4. Defendant claimed to believe in the truth of the charges contained in his letter Exhibit A, upon the ground that Artemio Holgado had allegedly informed him about it. It was his duty to prove that he had been, in fact, so tipped by Holgado. He should have known that Holgado's testimony would have been the best proof thereon. His failure, not only to introduce said testimony, but, also, to explain why he did not do so, necessarily weakened his defense.
Inference from not producing Evidence, distinguished. The principle has been already examined that a party's failure to produce evidence which, if favorable, would naturally have been produced, is open to the inference that the facts were unfavorable to his cause.
5. Under the last assignment of error, defendant assails the decision appealed from, upon the ground that he should not be held accountable for the fact that Exhibit A was read by the Administrative officer of the Bureau of Printing, who, apparently opens letters addressed to the Director of Printing, and, also, by his secretary, Mario Banzuela, to whom the Director had referred it, as well as by those who participated in the aforementioned investigation, inasmuch as said communication was addressed to no other than the Director of Printing.
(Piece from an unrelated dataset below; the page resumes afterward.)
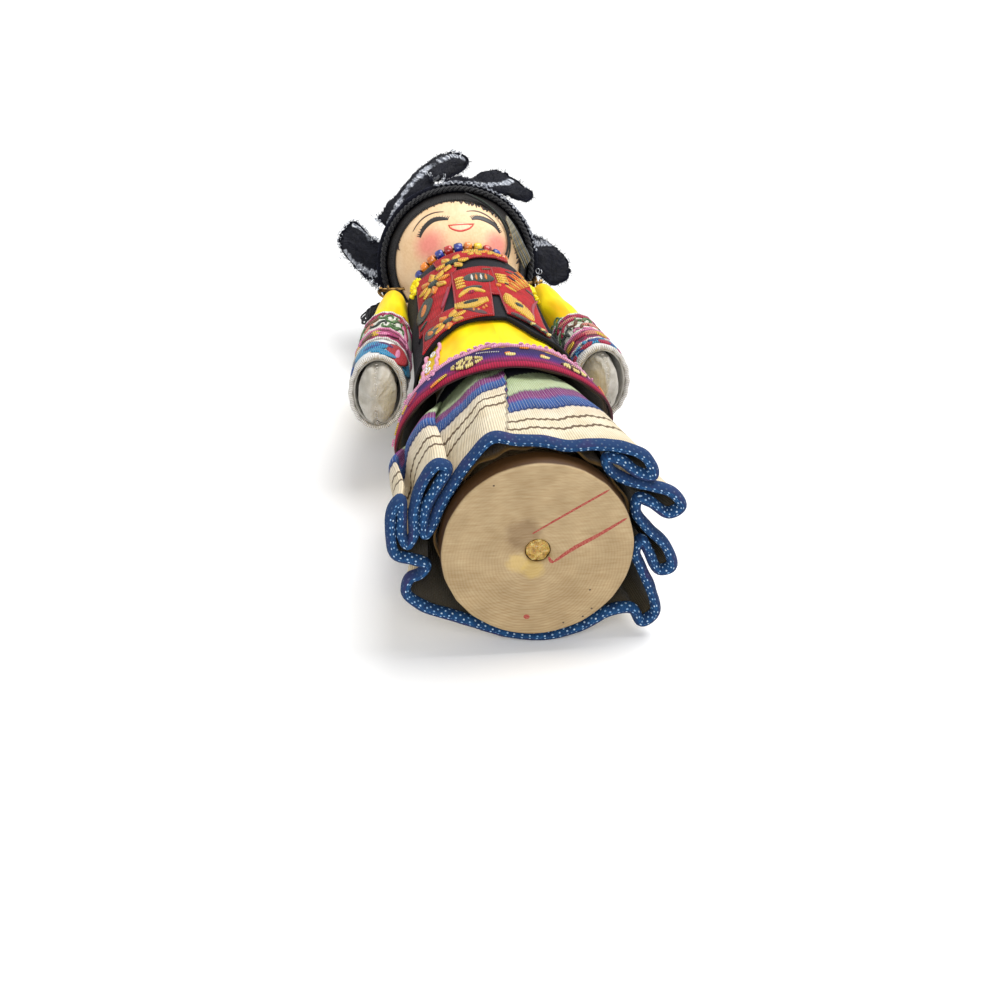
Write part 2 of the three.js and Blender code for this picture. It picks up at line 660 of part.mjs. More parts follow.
function makeArm({ side, sign, wristDrop, clearance, lowerCuffWidth }) {
  const wristHeight = NECK_TOP - wristDrop;
  const length = SHOULDER_HEIGHT - wristHeight;
  const cuffOutside = GAP + CUFF_THICKNESS;
  const wristX = trunkAxes(wristHeight).halfWidth + VEST_OUTSIDE + clearance
    + WRIST_HALF_WIDTH + cuffOutside;
  const centreAt = (below) => point(
    sign * lerp(SHOULDER_X, wristX, below / length), 0, SHOULDER_HEIGHT - below
  );
  const sleeveAxes = (below) => {
    const share = Math.max(0, below / length) ** 0.8;
    return [
      lerp(SLEEVE_TOP_HALF_WIDTH, WRIST_HALF_WIDTH, share),
      lerp(SLEEVE_TOP_HALF_DEPTH, WRIST_HALF_DEPTH, share),
    ];
  };
  const section = (below, inset) => {
    const [halfWidth, halfDepth] = sleeveAxes(below);
    return [below, halfWidth - inset, halfDepth - inset];
  };
  // The round top of the sleeve, or of what is that far inside it
  const dome = (inset) => {
    const height = SLEEVE_DOME - inset;
    const [, halfWidth, halfDepth] = section(0, inset);
    return [[1, 0], [0.85, 0.53], [0.45, 0.89]].map(
      ([rise, spread]) => [-rise * height, spread * halfWidth, spread * halfDepth]
    );
  };
  const steps = [0, 0.2, 0.45, 0.72, 1].map((share) => share * length);
  const sleeveOuter = [...dome(0), ...steps.map((below) => section(below, 0))];
  const sleeveInner = [...dome(SLEEVE_CLOTH), ...steps.map((below) => section(below, SLEEVE_CLOTH))];
  const sleeve = ringBody(armRings([...sleeveOuter, ...sleeveInner.reverse()], centreAt));
  const inwardHole = pegHole(sign, SHOULDER_X - SLEEVE_TOP_HALF_WIDTH - 2, SHOULDER_X);
  add(`sleeve_${side}`, drilled(sleeve, [inwardHole]), 0xffe619, 0.45);

  const inset = SLEEVE_CLOTH + GAP;
  const handTip = length + HAND_OUT;
  const arm = ringBody(armRings([
    ...dome(inset),
    section(0, inset),
    section(0.3 * length, inset),
    section(0.6 * length, inset),
    [0.85 * length, 0.92 * HAND_HALF_WIDTH, 0.9 * HAND_HALF_DEPTH],
    [length, HAND_HALF_WIDTH, HAND_HALF_DEPTH],
    [length + 0.4 * HAND_OUT, 0.95 * HAND_HALF_WIDTH, 0.95 * HAND_HALF_DEPTH],
    [length + 0.8 * HAND_OUT, 0.72 * HAND_HALF_WIDTH, 0.8 * HAND_HALF_DEPTH],
    [length + 0.96 * HAND_OUT, 0.36 * HAND_HALF_WIDTH, 0.48 * HAND_HALF_DEPTH],
    [handTip, 0, 0],
  ], centreAt, 14));
  const halfHead = PEG_HEAD_THICKNESS / 2;
  const headPocket = shoulderBar(
    PEG_HEAD_RADIUS + PEG_CLEARANCE, sign,
    SHOULDER_X - halfHead - PEG_CLEARANCE, SHOULDER_X + halfHead + PEG_CLEARANCE
  );
  add(`stuffed_arm_${side}`, drilled(arm, [inwardHole, headPocket]), 0xc9c6bd, 0.9);

  const shank = shoulderBar(PEG_RADIUS, sign, PEG_INNER_X, PEG_OUTER_X);
  const head = shoulderBar(PEG_HEAD_RADIUS, sign, SHOULDER_X - halfHead, PEG_OUTER_X);
  add(`shoulder_peg_${side}`, joined(shank, head), 0xc7a97e, 0.7);

  const cuffs = [
    ['lower', lowerCuffWidth, 0xf0f0ee],
    ['middle', MIDDLE_CUFF_WIDTH, 0x8c1f4d],
    ['upper', UPPER_CUFF_WIDTH, 0xf2ece8],
  ];
  let foot = length;
  for (const [level, width, colour] of cuffs) {
    const rows = [foot - width + GAP, foot];
    const outer = armRings(rows.map((below) => section(below, -cuffOutside)), centreAt);
    const inner = armRings(rows.map((below) => section(below, -GAP)), centreAt);
    add(`cuff_${level}_${side}`, shellBody(outer, inner), colour, 0.85);
    foot -= width;
  }
}

// Hair, headband and hat. The crown's axis leans back and to one side, square to the hairline.

const CROWN_AXIS = point(0.092, 0.40, 1).normalize();
const hairInside = HEAD_RADIUS + HAIR_GAP;
const hairOutside = hairInside + HAIR_THICKNESS;
const hatOutside = hairOutside + GAP + HAT_THICKNESS;

// A bowl of the crown: sphere caps from a depth below the head's centre, seen along the crown's axis
function crownBowl(inside, outside, depth, steps) {
  const arc = (radius) => Array.from({ length: steps + 1 }, (_, k) => {
    const latitude = lerp(Math.PI / 2, -Math.asin(depth / radius), k / steps);
    return [k === 0 ? 0 : radius * Math.cos(latitude), radius * Math.sin(latitude)];
  });
  return turned([...arc(outside), ...arc(inside).reverse()]);
}

// Where the crown's surface of a given radius crosses a depth, at a longitude from the front towards +X
function crownPoint(longitude, radius, depth) {
  const turn = toRadians(longitude);
  const level = CROWN_AXIS.x * Math.sin(turn) - CROWN_AXIS.y * Math.cos(turn);
  const reach = Math.hypot(level, CROWN_AXIS.z);
  const latitude = Math.atan2(CROWN_AXIS.z, level) - Math.acos(-depth / radius / reach);
  const out = radius * Math.cos(latitude);
  return point(out * Math.sin(turn), -out * Math.cos(turn), radius * Math.sin(latitude)).add(HEAD_CENTRE);
}

// Four velvet flaps stand up from the hat's edge. Each has its longitudes on the head, how far it bows,
// and the points that its free edge passes, from the head's centre.
const FLAPS = {
  hat_flap_front: {
    from: -64, to: -13, bow: [-3, -4, -2],
    edge: [
      [-21.5, -12, 8.5], [-16.5, -15.2, 14.5], [-9.5, -18.8, 23], [-2.6, -22.4, 30],
      [4, -22.4, 34], [7, -20, 33.5], [3.3, -18.6, 27.5], [-5, -20, 16.5],
    ],
  },
  hat_flap_side: {
    from: -7, to: 34, bow: [0, -2, 0],
    edge: [
      [-1.5, -21, 13], [3.1, -20.8, 14], [9.7, -20.4, 13.5], [13.7, -21.9, 18],
      [19, -20, 14], [23.5, -17.3, 9], [20.8, -16.6, 5.5], [15.4, -19, 5.5],
    ],
  },
  hat_flap_right: {
    from: -74, to: -104, bow: [-2, 0, 0],
    edge: [
      [-24.6, -5.5, 8], [-26, -6, 11], [-29.5, -8.5, 15.5], [-33.2, -6, 13.5],
      [-33.8, -3, 9.5], [-31, 0.5, 6], [-27.5, 3, 1], [-24.4, 3.5, -5],
    ],
  },
  hat_flap_left: {
    from: 70, to: 98, bow: [1, 0, 1],
    edge: [
      [24.2, -4.8, 3], [25.6, -4, 5.5], [29.7, -1, 8], [34, 3.5, 6],
      [33.5, 7, 2], [28.5, 7.4, -2], [25.4, 4, -4], [24.4, 2.5, -6.5],
    ],
  },
};
const FLAP_COLUMNS = 12;
const FLAP_ROWS = 5;

function makeFlap(name, { from, to, bow, edge }) {
  const footRadius = hatOutside + GAP + FLAP_THICKNESS / 2;
  const footDepth = BAND_DEPTH - BAND_RADIUS - GAP - FLAP_THICKNESS;
  const growth = footRadius - FLAP_EDGE_RADIUS;
  const edgeCurve = new THREE.CatmullRomCurve3(edge.map((place) => {
    const outwards = point(...place);
    return outwards.addScaledVector(outwards.clone().normalize(), growth).add(HEAD_CENTRE);
  }), false, 'centripetal');
  const columns = Array.from({ length: FLAP_COLUMNS }, (_, c) => {
    const u = c / (FLAP_COLUMNS - 1);
    const foot = crownPoint(lerp(from, to, u), footRadius, footDepth);
    const free = edgeCurve.getPoint(u);
    const pull = foot.clone().lerp(free, 0.5).add(point(...bow));
    return new THREE.QuadraticBezierCurve3(foot, pull, free);
  });
  const grid = Array.from({ length: FLAP_ROWS }, (_, r) => (
    columns.map((column) => column.getPoint(r / (FLAP_ROWS - 1)))
  ));
  add(name, sheetBody(grid, FLAP_THICKNESS), 0x15151b, 0.9);
}

function makeHead() {
  const crownTurn = new THREE.Quaternion().setFromUnitVectors(point(0, 0, 1), CROWN_AXIS);
  const place = (mesh) => {
    mesh.position.copy(HEAD_CENTRE);
    mesh.quaternion.copy(crownTurn);
  };
  const hair = crownBowl(hairInside, hairOutside, HAIRLINE_DEPTH, 10);
  const toWorld = new THREE.Matrix4().compose(HEAD_CENTRE, crownTurn, point(1, 1, 1));
  hair.applyMatrix4(toWorld);
  const pinHoles = bothSides.map((sign) => earBar(
    EAR_PIN_RADIUS + GAP, sign, earInnerX, earSkinX + 3
  ));
  add('hair', drilled(hair, pinHoles), 0x17120f, 0.5);

  const bandCentre = hairOutside + GAP + BAND_RADIUS;
  const bandCircle = Math.sqrt(bandCentre ** 2 - BAND_DEPTH ** 2);
  const band = weld(new THREE.TorusGeometry(bandCircle, BAND_RADIUS, 5, 36).translate(0, 0, -BAND_DEPTH));
  place(add('headband_cord', band, 0x1b1b1f, 0.6));
  const hatDepth = BAND_DEPTH - BAND_RADIUS - GAP;
  const cap = crownBowl(hairOutside + GAP, hatOutside, hatDepth, 6);
  place(add('hat_cap', cap, 0x15151b, 0.9));
  for (const [name, flap] of Object.entries(FLAPS)) makeFlap(name, flap);
  const tasselAt = bandCentre + BAND_RADIUS + GAP + TASSEL_TOP_RADIUS;
  makeTassel(crownPoint(TASSEL_LONGITUDE, tasselAt, BAND_DEPTH));
}

// A black yarn tassel that hangs from the headband beside the right ear
function makeTassel(top) {
  const sections = [
    [0, 0, 0.5], [1, -0.6, 1.0], [3, -2.2, 1.6], [5.2, -4.4, 2.9], [6, -7.4, 3.1], [5.8, -10, 2.0],
  ];
  const sides = 10;
  const rings = sections.map(([out, down, radius]) => {
    const centre = top.clone().add(point(-out, 0.35 * out, down));
    return Array.from({ length: sides }, (_, i) => {
      const angle = 2 * Math.PI * i / sides;
      return centre.clone().add(point(radius * Math.cos(angle), radius * Math.sin(angle), 0));
    });
  });
  const first = [rings[0][0].clone().add(rings[0][sides / 2]).multiplyScalar(0.5)];
  const lastRing = rings[rings.length - 1];
  const last = [lastRing[0].clone().add(lastRing[sides / 2]).multiplyScalar(0.5)];
  add('side_tassel', ringBody([first, ...rings, last]), 0x15131a, 0.95);
}

// Earrings: a pin with a head in each side of the ball, and a wire hoop with a crystal that swings on it

const earHeight = HEAD_CENTRE.z - EAR_BELOW_CENTRE;
const earSkinX = Math.sqrt(HEAD_RADIUS ** 2 - EAR_BELOW_CENTRE ** 2 - EAR_BEHIND_CENTRE ** 2);
const earInnerX = earSkinX - EAR_PIN_IN_WOOD;
const earBar = (radius, sign, fromX, toX) => barAlongX(
  radius, sign * fromX, sign * toX, EAR_BEHIND_CENTRE, earHeight, 8
);
const EARRINGS = [
  { side: 'right', sign: -1, hoopTurn: 68 },
  { side: 'left', sign: 1, hoopTurn: 0 },
];

function makeEarring({ side, sign, hoopTurn }) {
  const pinEnd = earSkinX + EAR_PIN_OUT;
  const shank = earBar(EAR_PIN_RADIUS, sign, earInnerX, pinEnd);
  const head = earBar(EAR_PIN_HEAD_RADIUS, sign, pinEnd - 0.1, pinEnd + EAR_PIN_HEAD_THICKNESS);
  add(`ear_pin_${side}`, joined(shank, head), 0x8f7a4c, 0.35, 0.9);

  const hangX = sign * (pinEnd - EARRING_HANG_IN);
  const loopRadius = EAR_PIN_RADIUS + GAP + EARRING_WIRE_RADIUS;
  const loop = weld(new THREE.TorusGeometry(loopRadius, EARRING_WIRE_RADIUS, 4, 10).rotateY(Math.PI / 2));
  loop.translate(hangX, EAR_BEHIND_CENTRE, earHeight);
  const hoop = weld(new THREE.TorusGeometry(EARRING_HOOP_RADIUS, EARRING_WIRE_RADIUS, 4, 16));
  hoop.rotateX(Math.PI / 2).rotateZ(toRadians(90 - hoopTurn));
  const hoopHeight = earHeight - loopRadius - EARRING_HOOP_RADIUS;
  hoop.translate(hangX, EAR_BEHIND_CENTRE, hoopHeight);
  add(`earring_hoop_${side}`, joined(loop, hoop), 0x9c8652, 0.3, 0.9);

  const crystal = weld(new THREE.OctahedronGeometry(CRYSTAL_RADIUS));
  const mesh = add(`earring_crystal_${side}`, crystal, 0xdfe6ee, 0.05);
  const seat = hoopHeight - EARRING_HOOP_RADIUS + EARRING_WIRE_RADIUS;
  mesh.position.set(hangX, EAR_BEHIND_CENTRE, seat + GAP + CRYSTAL_RADIUS);
}

makeWood();
makeSkirt();
makeTunicAndVest();
makeNecklace();
ARMS.forEach(makeArm);
makeHead();
EARRINGS.forEach(makeEarring);

export default doll;
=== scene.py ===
# %% [markdown]
# # A wooden doll in folk costume
# The real doll is turned from pale wood and dressed in sewn cloth: a pleated striped skirt, a yellow
# satin tunic, a black vest under embroidered ribbons, stuffed arms and a velvet hat with silver lace.
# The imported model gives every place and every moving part. This file dresses it, piece by piece.
# %% The frame
import json
import math
import random
import bpy
import bmesh
from mathutils import Matrix, Vector, noise

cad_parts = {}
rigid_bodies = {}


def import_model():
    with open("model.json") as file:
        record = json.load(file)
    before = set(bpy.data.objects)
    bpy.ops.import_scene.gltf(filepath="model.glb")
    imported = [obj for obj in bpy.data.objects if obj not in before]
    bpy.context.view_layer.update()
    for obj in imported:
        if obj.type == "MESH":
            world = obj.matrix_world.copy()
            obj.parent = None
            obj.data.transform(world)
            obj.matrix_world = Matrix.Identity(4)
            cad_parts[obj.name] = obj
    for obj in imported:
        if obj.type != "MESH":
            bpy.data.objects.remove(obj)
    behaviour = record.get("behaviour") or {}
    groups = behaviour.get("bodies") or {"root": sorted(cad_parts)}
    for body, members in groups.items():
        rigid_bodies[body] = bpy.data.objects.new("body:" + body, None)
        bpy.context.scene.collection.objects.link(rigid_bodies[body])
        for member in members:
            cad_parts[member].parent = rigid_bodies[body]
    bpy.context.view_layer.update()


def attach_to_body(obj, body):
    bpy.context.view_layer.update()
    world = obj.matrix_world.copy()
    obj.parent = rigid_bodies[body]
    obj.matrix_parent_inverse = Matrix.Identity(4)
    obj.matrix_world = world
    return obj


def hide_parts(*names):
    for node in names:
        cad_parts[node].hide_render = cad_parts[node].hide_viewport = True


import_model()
MM = 0.001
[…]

It should be noted, however, that defendant had, likewise, sent a copy of Exhibit A to the Secretary of General Services. Moreover, considering that the former had explicitly asked an investigation of the charges preferred in said communication, it is obvious that the reading of Exhibit A by other persons than its aforementioned addressee was precisely what the defendant had envisaged and sought.
Indeed, "(a) libel is 'published' not only when it is widely circulated, but also when it is made known or brought to the attention or notice of another person" than its author and the offended party.